Alegria em ritmo infernal
“Em todos os momentos, o Tiago foi um elemento central da missão, com uma capacidade de trabalho notável”, recorda Mário Santos. “Revelou também uma enorme capacidade de aprendizagem. Passava noites a estudar biografias de atletas ou regulamentos de competição só para não ser apanhado em falso em algum pormenor de uma conversa. E fazia-o no meio de um ritmo de trabalho infernal, em que nenhum de nós, durante as duas semanas de competições, conseguia dormir mais do que quatro horas por noite.”

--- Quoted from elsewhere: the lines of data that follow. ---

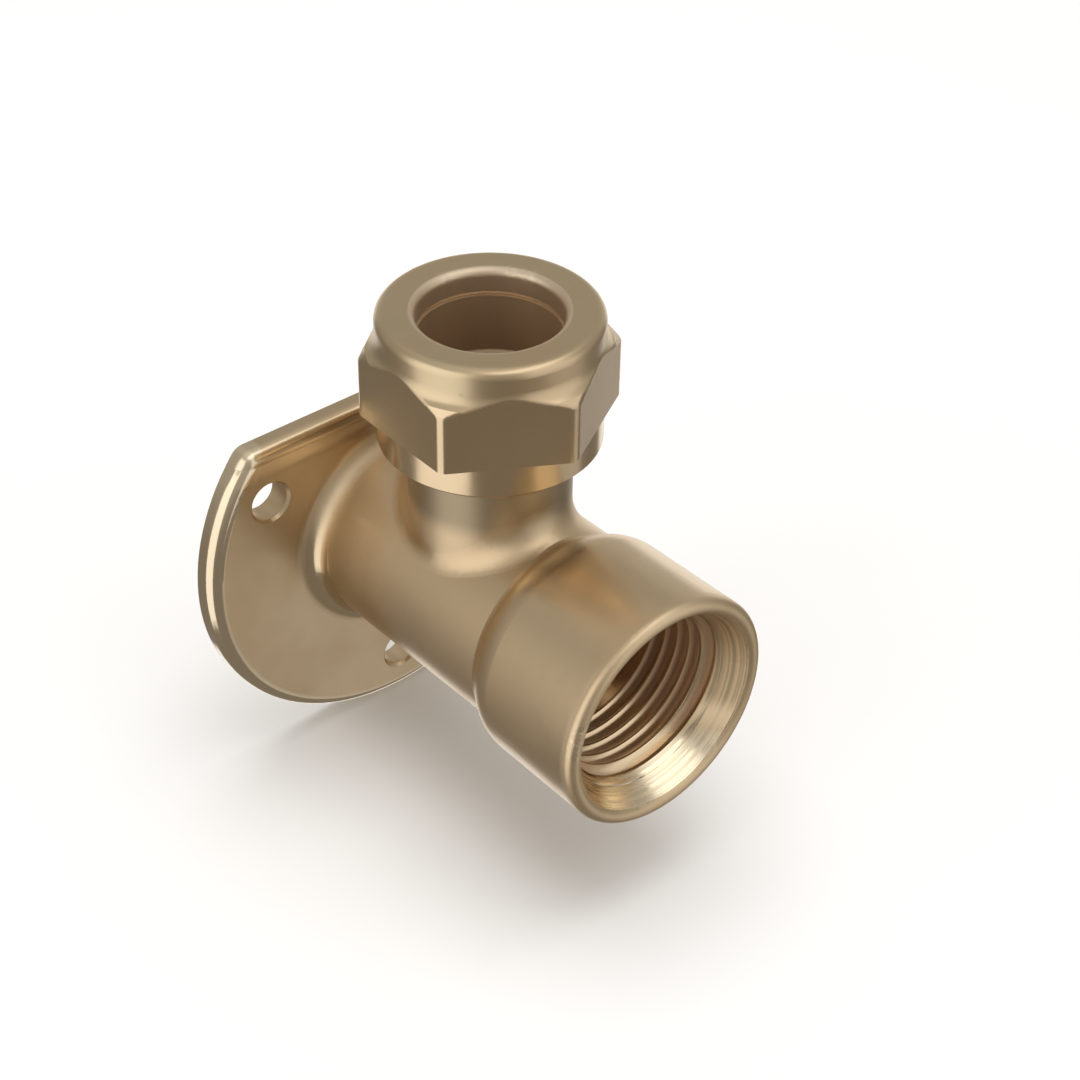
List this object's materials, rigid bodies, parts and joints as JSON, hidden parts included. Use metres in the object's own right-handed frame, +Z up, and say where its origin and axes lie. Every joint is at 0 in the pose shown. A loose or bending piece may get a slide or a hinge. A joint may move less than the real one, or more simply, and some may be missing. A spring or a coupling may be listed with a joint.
{
  "type": "wall plate elbow",
  "caption": "Brass pipe elbow on a D-shaped screw-down wall plate, with a threaded socket facing the room and a compression nut on its upright branch.",
  "frame": {"origin": "the wall plate's back face, on the axis of the barrel and socket", "axes": "+Y into the wall, -Y out of the socket's mouth, +Z up along the branch, X along the plate's flat top"},
  "size_m": [0.051, 0.0482, 0.0611],
  "materials": {
    "cast_brass": "satin, lightly tumbled casting",
    "turned_brass": "satin, turned from bar",
    "soft_brass": "bright, turned"
  },
  "bodies": {
    "fitting": {"body": "cast_brass"},
    "ring": {"olive": "soft_brass"},
    "nut": {"compression_nut": "turned_brass"}
  },
  "joints": [
    {"name": "nut_turn", "type": "hinge", "parent": "fitting", "child": "ring", "pos_m": [0, -0.0195, 0.027], "axis": [0, 0, 1], "range_deg": [0, 1260]},
    {"name": "nut_travel", "type": "slide", "parent": "ring", "child": "nut", "axis": [0, 0, 1], "range_m": [0, 0.00635]}
  ],
  "couplings": [
    {"joint": "nut_travel", "follows": "nut_turn", "m_per_rad": 0.00028875}
  ]
}
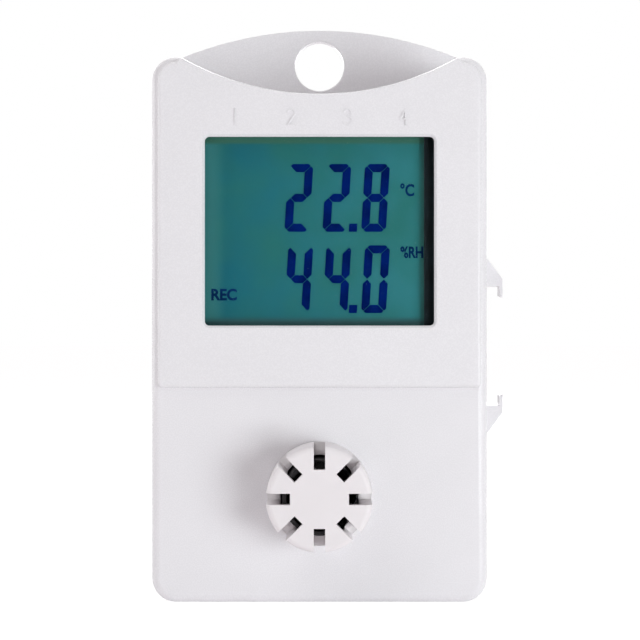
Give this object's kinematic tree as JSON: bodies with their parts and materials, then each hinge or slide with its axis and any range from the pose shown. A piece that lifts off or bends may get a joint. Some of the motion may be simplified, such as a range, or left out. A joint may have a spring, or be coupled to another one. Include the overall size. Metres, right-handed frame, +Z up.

Apesar do trabalho intenso e tantas vezes anónimo na Aldeia Olímpica e nos bastidores das provas, Tiago Brandão Rodrigues é recordado pela maioria dos elementos da missão portuguesa pela sua contagiante boa disposição, alegria e privilégio de poder estar a viver os Jogos Olímpicos por dentro – e que passou até por tarefas tão básicas como ajudar Fernando Pimenta e Emanuel Silva a carregarem o kayak para o armazém (após a prova que lhes deu a medalha de prata), a zelar para que se cumprisse o protocolo durante uma receção na Embaixada de Portugal em Londres e a proporcionar visitas à Aldeia Olímpica a muitos estudantes e professores portugueses radicados na capital britânica.

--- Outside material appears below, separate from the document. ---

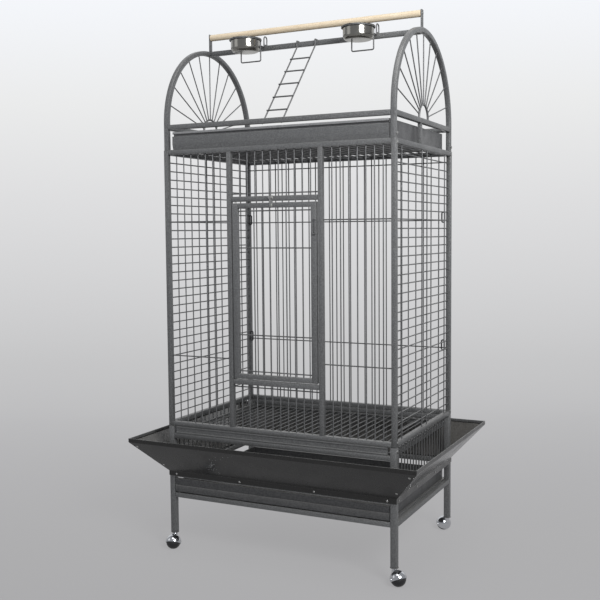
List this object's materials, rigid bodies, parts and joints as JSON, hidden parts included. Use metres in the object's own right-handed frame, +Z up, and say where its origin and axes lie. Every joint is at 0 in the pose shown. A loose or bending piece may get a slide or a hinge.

O mundo inteiro teve também um rápido relance dessa alegria de Tiago, durante o desfile dos atletas na cerimónia de abertura dos Jogos, quando ele se aproximou das câmaras de televisão e dos fotógrafos com o cachecol de Portugal – durante dois segundos a sua imagem em primeiro plano foi transmitida, em direto, para todo o planeta. Na Reuters, agência que difundiu a foto desse momento, a legenda diz somente que aquele homem de barbas e boné verde “é um membro da comitiva portuguesa”. Desde esta quinta-feira, 26, a legenda para ficar completa teria que indicar que ele é, oficialmente, o novo ministro da Educação de Portugal. Mas também o responsável pela tutela do Desporto (entregue ao secretário de Estado João Wengorovius Meneses). E é nessa função que aquele a que muitos dos seus companheiros dos dias intensos de há três anos tratavam carinhosamente por “ursinho” (por nunca ter feito a barba e ter engordado bastante naquele mês) o vão observar a partir de agora. Com uma pergunta simples: o que ficou em Tiago Brandão Rodrigues do espírito olímpico de Londres 2012? Uma foto fugaz, uma memória alegre ou uma experiência determinante para a governação?